:: Requirement ::
Print, exactly and completely, every entry in the data.

(Entries with model source code)
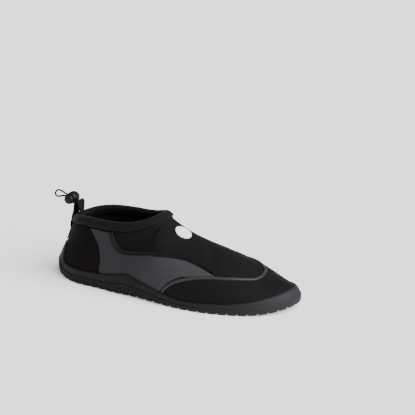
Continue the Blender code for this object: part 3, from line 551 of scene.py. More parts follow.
# material whose tone wanders and changes along the shoe, and whose weave or grain stands up
def finish(name, color, roughness, level=0.3, sheen=0.0, sheenTint=(1, 1, 1), weave=None, grain=None, bump=0.15,
           mottle=(60.0, 0.25), slant=0.5, along=None):
    material, shader = newMaterial(name)
    tree = material.node_tree
    place = addNode(tree, "TexCoord").outputs
    wander = {"Vector": place["Object"], "Size": mottle[0], "Depth": mottle[1]}
    tone = addNode(tree, "Group", wander, node_tree=groups["mottle"])
    shade = tone.outputs["Tone"]
    if along:  # places along the shoe in metres, each with its tone
        start, end = along[0][0], along[-1][0]
        ahead = addNode(tree, "SeparateXYZ", {"Vector": place["Object"]})
        reach = addNode(tree, "MapRange", {"Value": ahead.outputs["X"], "From Min": start, "From Max": end})
        ramp = addNode(tree, "ValToRGB", {"Fac": reach.outputs["Result"]})
        stops = ramp.color_ramp.elements
        brightest = max(bright for _, bright in along)
        for x, _ in along[1:-1]:
            stops.new((x - start) / (end - start))
        for stop, (_, bright) in zip(stops, along):
            stop.color = (bright / brightest, bright / brightest, bright / brightest, 1.0)
        scaled = addNode(tree, "Math", {0: ramp.outputs["Color"], 1: brightest}, operation="MULTIPLY")
        shade = addNode(tree, "Math", {0: scaled.outputs[0], 1: shade}, operation="MULTIPLY").outputs[0]
    base = addNode(tree, "VectorMath", {0: color, "Scale": shade}, operation="SCALE")
    rough = addNode(tree, "Math", {0: tone.outputs["Tone"], 1: roughness}, operation="MULTIPLY", use_clamp=True)
    if weave:
        threads = {"Vector": place["UV"], "Threads": weave, "Slant": slant}
        surface = addNode(tree, "Group", threads, node_tree=groups["weave"])
    else:
        surface = addNode(tree, "Group", {"Vector": place["Object"], "Size": grain}, node_tree=groups["grain"])
    height = surface.outputs["Height"]
    relief = addNode(tree, "Bump", {"Height": height, "Strength": bump, "Distance": 0.0004})
    feed(tree, shader, {
        "Base Color": base.outputs[0], "Roughness": rough.outputs[0], "Normal": relief.outputs["Normal"],
        "Specular IOR Level": level, "Sheen Weight": sheen, "Sheen Roughness": 0.45, "Sheen Tint": (*sheenTint, 1.0),
    })
    return material


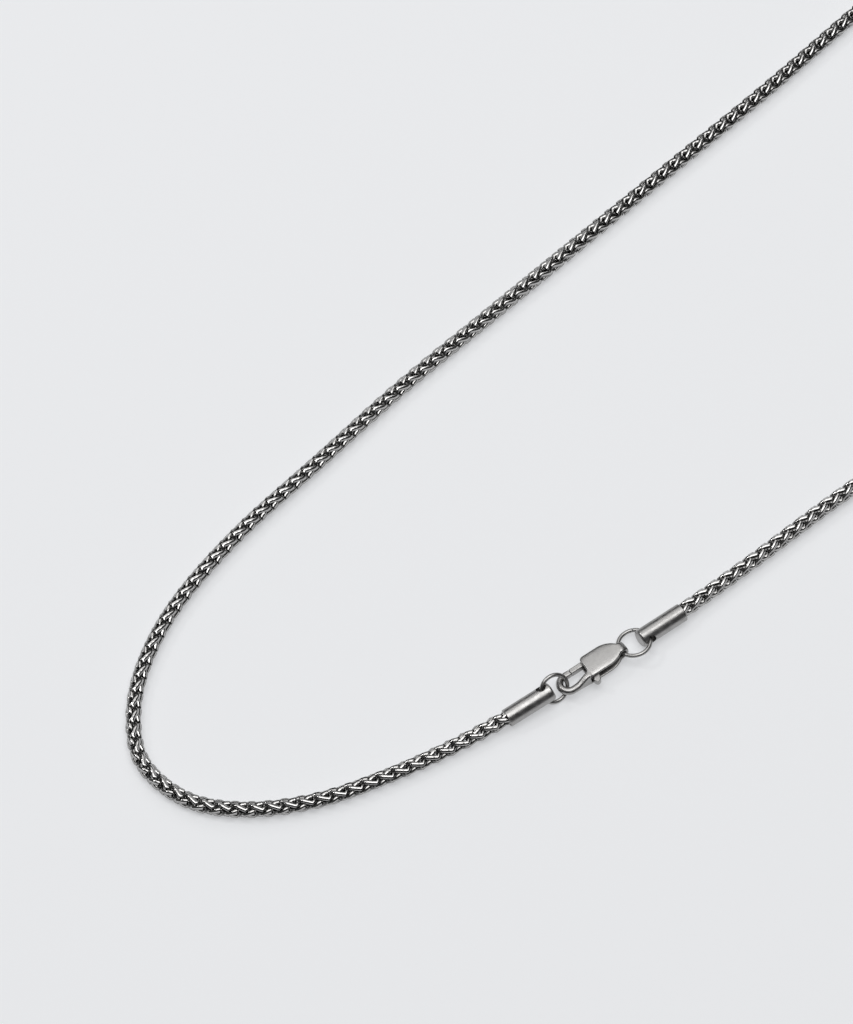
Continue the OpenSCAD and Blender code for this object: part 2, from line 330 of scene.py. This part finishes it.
# Length along the path and roll in degrees
ROLL_AT = np.array([
    (0, 52), (30, 56), (262, 95), (300, 88), (320, 65), (342, 48), (368, 31),
    (405, 24), (422, 28), (431, 12), (443, 2), (456, -11), (466, -20), (479, -26),
])


def wheat_chain():
    """Points, faces and depths of all links.

    A link's x and y, turned by the roll, go sideways and upwards from the path's point at its z. Depth is
    the distance from the middle as a share of LINKS_R. Known fault: the path's directions mirror each
    link, and its faces keep their old order, so they look into the wire and not outwards.
    """
    curve = link_curve()
    link = wire(curve)
    mirrored = wire(curve * (1, -1, 1))
    turned = np.stack([-mirrored[:, 1], mirrored[:, 0], mirrored[:, 2]], -1)
    room = path_at[-1] - 2 * END_GAP - link[:, 2].max() + link[:, 2].min()
    count = int(room / (PITCH / 2)) + 1
    start = END_GAP - link[:, 2].min() + np.arange(count) * PITCH / 2
    shape = np.where((np.arange(count) % 2 == 0)[:, None, None], link, turned)
    s = start[:, None] + shape[..., 2]
    point, side, rise = along_path(s)
    roll = np.radians(np.interp(s, *ROLL_AT.T))
    x, y = LINKS_R / CHAIN_R * shape[..., 0], LINKS_R / CHAIN_R * shape[..., 1]
    u = x * np.cos(roll) - y * np.sin(roll) - (LINKS_R - CHAIN_R)
    v = x * np.sin(roll) + y * np.cos(roll) + (LINKS_R - CHAIN_R)
    points = point + u[..., None] * side + v[..., None] * rise
    faces = grid_faces(len(curve), WIRE_SIDES, wrap_rows=True)
    faces = (faces[None] + np.arange(count)[:, None, None] * len(link)).reshape(-1, 4)
    print(f"{count} links, one every {PITCH / 2:.2f} mm")
    return points, faces.tolist(), np.hypot(x, y) / LINKS_R


points, faces, depth = wheat_chain()
chain_links = make_piece("chain_links", points, faces, link_steel, depth)
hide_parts("chain")
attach(chain_links, "necklace")

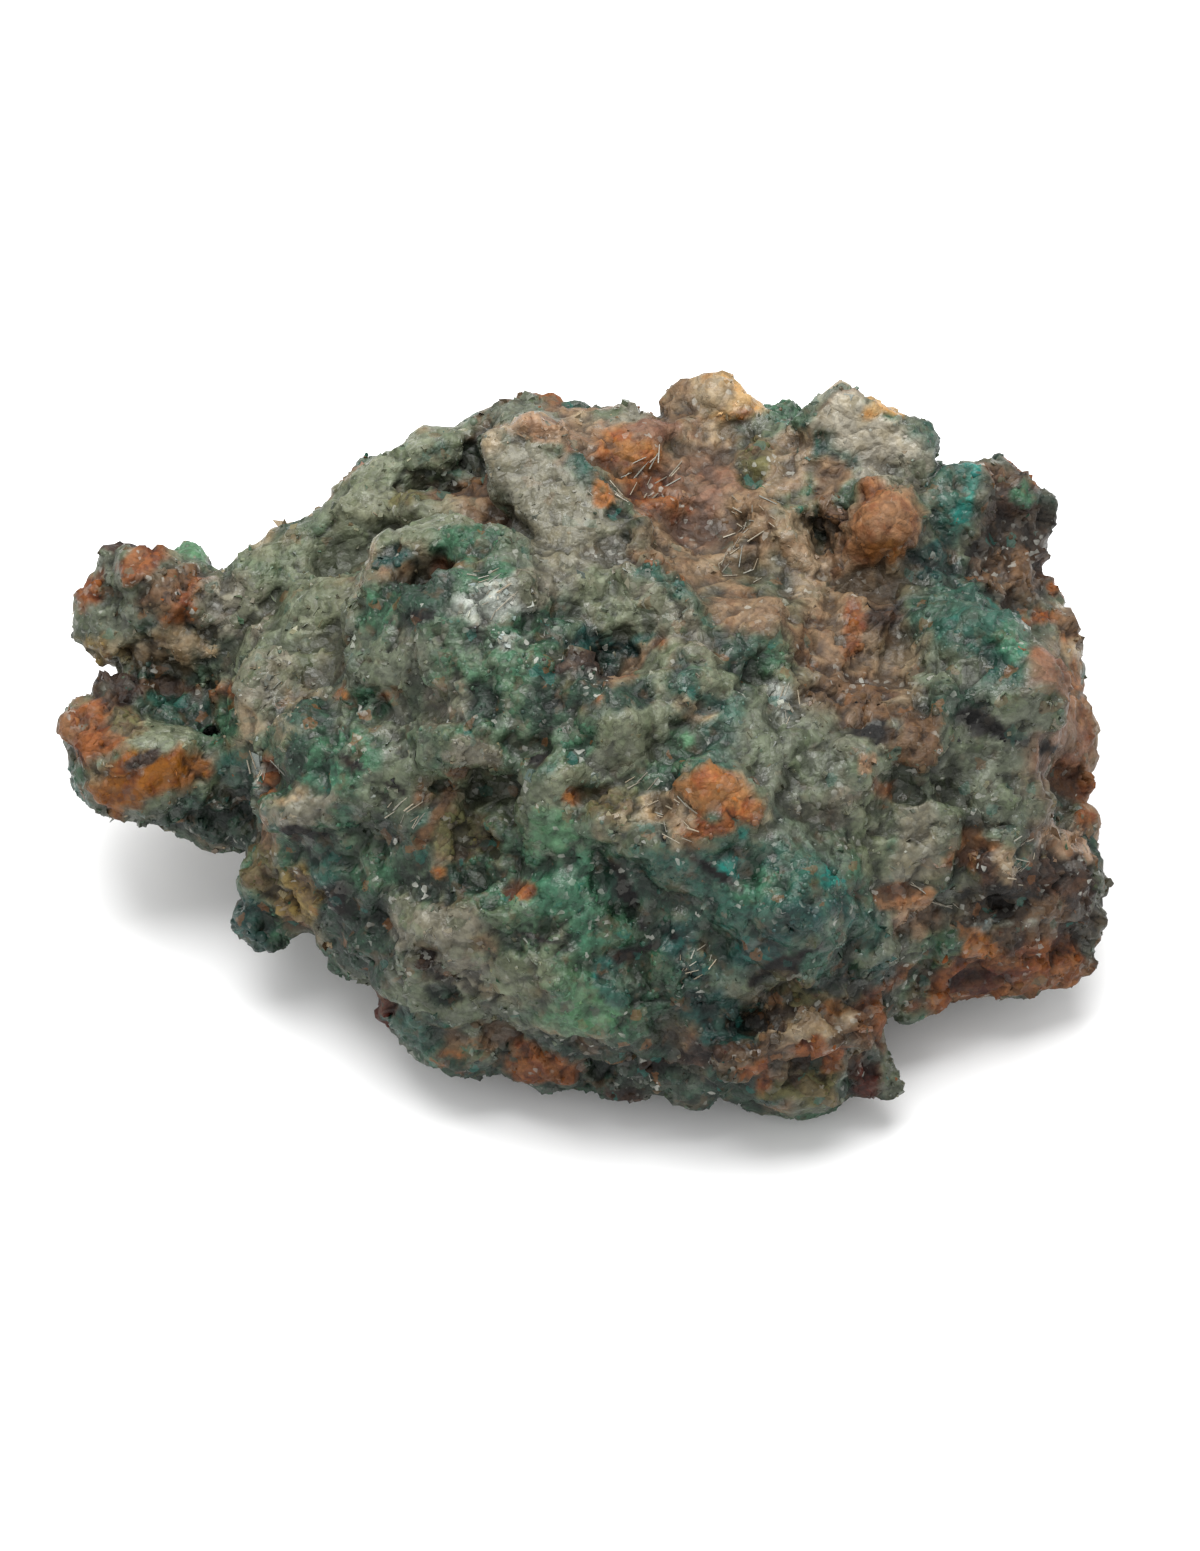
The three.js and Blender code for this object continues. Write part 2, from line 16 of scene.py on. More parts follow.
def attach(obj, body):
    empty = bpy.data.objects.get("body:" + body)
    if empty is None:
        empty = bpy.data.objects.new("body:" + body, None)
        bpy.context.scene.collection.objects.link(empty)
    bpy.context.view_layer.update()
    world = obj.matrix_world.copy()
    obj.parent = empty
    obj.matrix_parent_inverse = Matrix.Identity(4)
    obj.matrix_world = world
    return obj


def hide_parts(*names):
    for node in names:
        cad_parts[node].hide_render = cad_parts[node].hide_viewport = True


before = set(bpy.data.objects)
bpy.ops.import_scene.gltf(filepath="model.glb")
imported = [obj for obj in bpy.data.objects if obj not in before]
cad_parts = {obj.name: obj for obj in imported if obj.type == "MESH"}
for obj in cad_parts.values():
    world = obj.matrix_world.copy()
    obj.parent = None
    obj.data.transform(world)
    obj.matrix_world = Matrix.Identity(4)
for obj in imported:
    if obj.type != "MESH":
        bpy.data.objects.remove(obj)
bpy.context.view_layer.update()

:: Response to the exercise ::
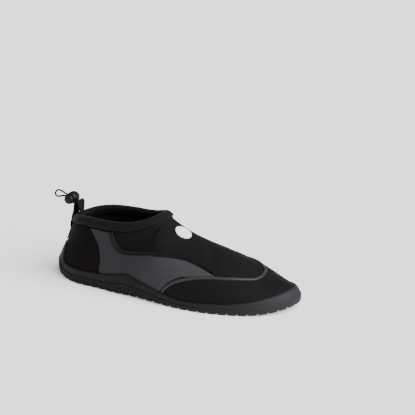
Continue the Blender code for this object: part 3, from line 551 of scene.py. More parts follow.
# material whose tone wanders and changes along the shoe, and whose weave or grain stands up
def finish(name, color, roughness, level=0.3, sheen=0.0, sheenTint=(1, 1, 1), weave=None, grain=None, bump=0.15,
           mottle=(60.0, 0.25), slant=0.5, along=None):
    material, shader = newMaterial(name)
    tree = material.node_tree
    place = addNode(tree, "TexCoord").outputs
    wander = {"Vector": place["Object"], "Size": mottle[0], "Depth": mottle[1]}
    tone = addNode(tree, "Group", wander, node_tree=groups["mottle"])
    shade = tone.outputs["Tone"]
    if along:  # places along the shoe in metres, each with its tone
        start, end = along[0][0], along[-1][0]
        ahead = addNode(tree, "SeparateXYZ", {"Vector": place["Object"]})
        reach = addNode(tree, "MapRange", {"Value": ahead.outputs["X"], "From Min": start, "From Max": end})
        ramp = addNode(tree, "ValToRGB", {"Fac": reach.outputs["Result"]})
        stops = ramp.color_ramp.elements
        brightest = max(bright for _, bright in along)
        for x, _ in along[1:-1]:
            stops.new((x - start) / (end - start))
        for stop, (_, bright) in zip(stops, along):
            stop.color = (bright / brightest, bright / brightest, bright / brightest, 1.0)
        scaled = addNode(tree, "Math", {0: ramp.outputs["Color"], 1: brightest}, operation="MULTIPLY")
        shade = addNode(tree, "Math", {0: scaled.outputs[0], 1: shade}, operation="MULTIPLY").outputs[0]
    base = addNode(tree, "VectorMath", {0: color, "Scale": shade}, operation="SCALE")
    rough = addNode(tree, "Math", {0: tone.outputs["Tone"], 1: roughness}, operation="MULTIPLY", use_clamp=True)
    if weave:
        threads = {"Vector": place["UV"], "Threads": weave, "Slant": slant}
        surface = addNode(tree, "Group", threads, node_tree=groups["weave"])
    else:
        surface = addNode(tree, "Group", {"Vector": place["Object"], "Size": grain}, node_tree=groups["grain"])
    height = surface.outputs["Height"]
    relief = addNode(tree, "Bump", {"Height": height, "Strength": bump, "Distance": 0.0004})
    feed(tree, shader, {
        "Base Color": base.outputs[0], "Roughness": rough.outputs[0], "Normal": relief.outputs["Normal"],
        "Specular IOR Level": level, "Sheen Weight": sheen, "Sheen Roughness": 0.45, "Sheen Tint": (*sheenTint, 1.0),
    })
    return material


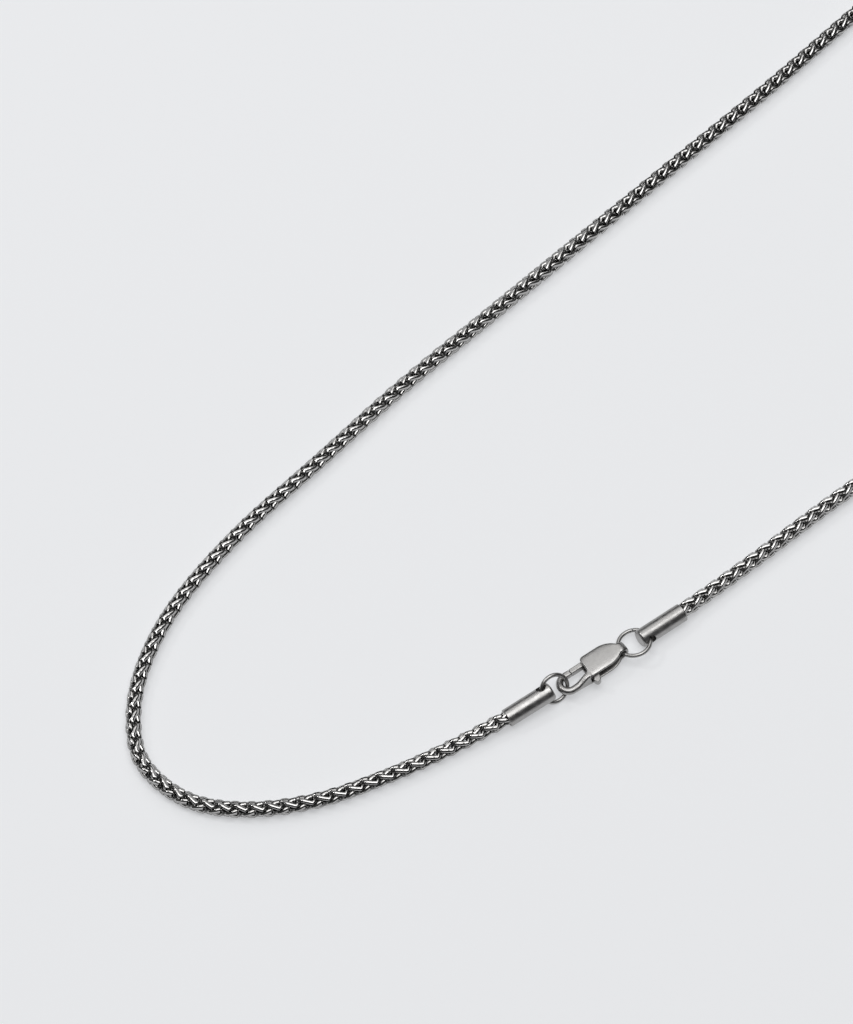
Continue the OpenSCAD and Blender code for this object: part 2, from line 330 of scene.py. This part finishes it.
# Length along the path and roll in degrees
ROLL_AT = np.array([
    (0, 52), (30, 56), (262, 95), (300, 88), (320, 65), (342, 48), (368, 31),
    (405, 24), (422, 28), (431, 12), (443, 2), (456, -11), (466, -20), (479, -26),
])


def wheat_chain():
    """Points, faces and depths of all links.

    A link's x and y, turned by the roll, go sideways and upwards from the path's point at its z. Depth is
    the distance from the middle as a share of LINKS_R. Known fault: the path's directions mirror each
    link, and its faces keep their old order, so they look into the wire and not outwards.
    """
    curve = link_curve()
    link = wire(curve)
    mirrored = wire(curve * (1, -1, 1))
    turned = np.stack([-mirrored[:, 1], mirrored[:, 0], mirrored[:, 2]], -1)
    room = path_at[-1] - 2 * END_GAP - link[:, 2].max() + link[:, 2].min()
    count = int(room / (PITCH / 2)) + 1
    start = END_GAP - link[:, 2].min() + np.arange(count) * PITCH / 2
    shape = np.where((np.arange(count) % 2 == 0)[:, None, None], link, turned)
    s = start[:, None] + shape[..., 2]
    point, side, rise = along_path(s)
    roll = np.radians(np.interp(s, *ROLL_AT.T))
    x, y = LINKS_R / CHAIN_R * shape[..., 0], LINKS_R / CHAIN_R * shape[..., 1]
    u = x * np.cos(roll) - y * np.sin(roll) - (LINKS_R - CHAIN_R)
    v = x * np.sin(roll) + y * np.cos(roll) + (LINKS_R - CHAIN_R)
    points = point + u[..., None] * side + v[..., None] * rise
    faces = grid_faces(len(curve), WIRE_SIDES, wrap_rows=True)
    faces = (faces[None] + np.arange(count)[:, None, None] * len(link)).reshape(-1, 4)
    print(f"{count} links, one every {PITCH / 2:.2f} mm")
    return points, faces.tolist(), np.hypot(x, y) / LINKS_R


points, faces, depth = wheat_chain()
chain_links = make_piece("chain_links", points, faces, link_steel, depth)
hide_parts("chain")
attach(chain_links, "necklace")

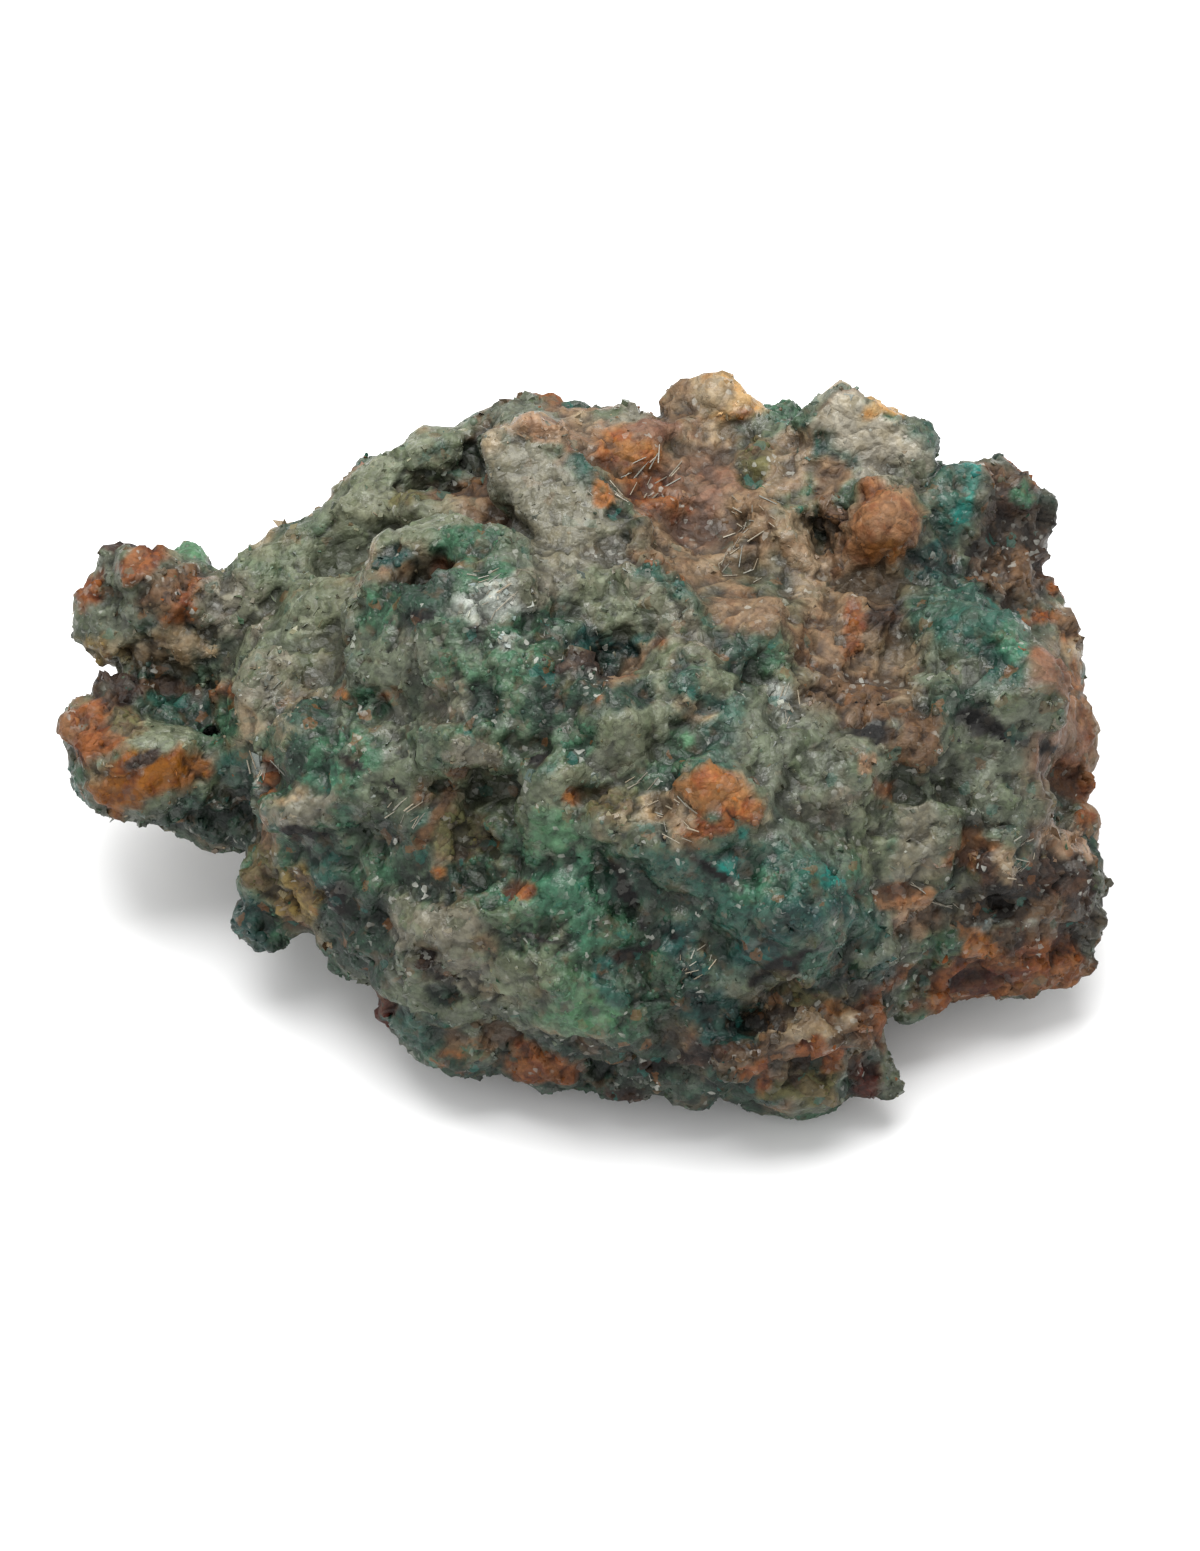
The three.js and Blender code for this object continues. Write part 2, from line 16 of scene.py on. More parts follow.
def attach(obj, body):
    empty = bpy.data.objects.get("body:" + body)
    if empty is None:
        empty = bpy.data.objects.new("body:" + body, None)
        bpy.context.scene.collection.objects.link(empty)
    bpy.context.view_layer.update()
    world = obj.matrix_world.copy()
    obj.parent = empty
    obj.matrix_parent_inverse = Matrix.Identity(4)
    obj.matrix_world = world
    return obj


def hide_parts(*names):
    for node in names:
        cad_parts[node].hide_render = cad_parts[node].hide_viewport = True


before = set(bpy.data.objects)
bpy.ops.import_scene.gltf(filepath="model.glb")
imported = [obj for obj in bpy.data.objects if obj not in before]
cad_parts = {obj.name: obj for obj in imported if obj.type == "MESH"}
for obj in cad_parts.values():
    world = obj.matrix_world.copy()
    obj.parent = None
    obj.data.transform(world)
    obj.matrix_world = Matrix.Identity(4)
for obj in imported:
    if obj.type != "MESH":
        bpy.data.objects.remove(obj)
bpy.context.view_layer.update()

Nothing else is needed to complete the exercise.